池袋のジュンク堂本店での4月の刊行記念朗読会に続いて、去る7月30日、八重洲ブックセンター様のご好意により、本店8階ギャラリーにて朗読会を催させていただきました。
伊藤比呂美さんは、ポエトリー・リーディングを長く続けている詩人です。聴き手を前にして「声に出す」こと、言い換えれば言葉の生きた現場を、この詩人がいかに大切にしているか、今回ほど痛感したことはありませんでした。
あえいでしまうほどの猛暑の中、お運びくださったみなさまが、次第に思わず知らず引き込まれていかれる場の空気がはっきりとわかりました。そして、人を巻き込んでいくその力は、メッセージつまり言葉の意味というよりも、声と身振り手振りからきていることは明らかでした。
見事なパフォーマンスでしたといいたいのですが、その魅力がどこからくるのか、これを言葉で説明するのは難しいことです。舞台に上がっただけで、滲み出てくる存在感、頭からというより身体から、ぽんぽんとはじけ飛ぶ気取りのみえない声のリズム、昨今の若手芸人など足元にもおよばないものでした。

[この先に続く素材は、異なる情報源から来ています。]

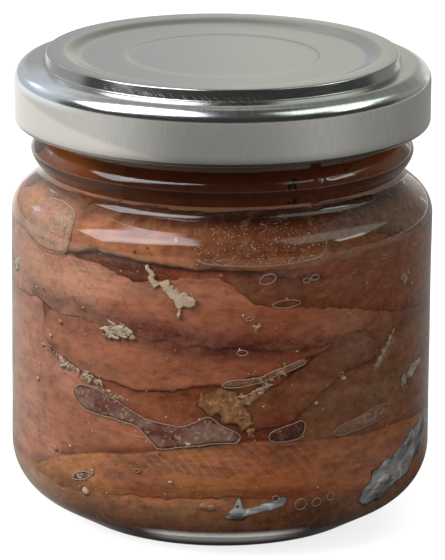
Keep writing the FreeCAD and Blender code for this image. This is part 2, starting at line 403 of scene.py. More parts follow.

伊藤さんは、その2日前、盛岡で朗読会をなさり、翌日の29日、被災地の大船渡で2時間の対談とその後の朗読会をこなされ、30日当日の早朝に発つ6時間の行程を経て東京に入り、午後に1本講演会に臨まれた後、朗読会の舞台に上がられたのでした。なんというヴァイタリティ、というより心底好きでなければこんなスケジュールはこなせません。いかにこの詩人が生きた言葉を大切にし、その言葉によってつながる人を愛しているかを再び確認したのでした。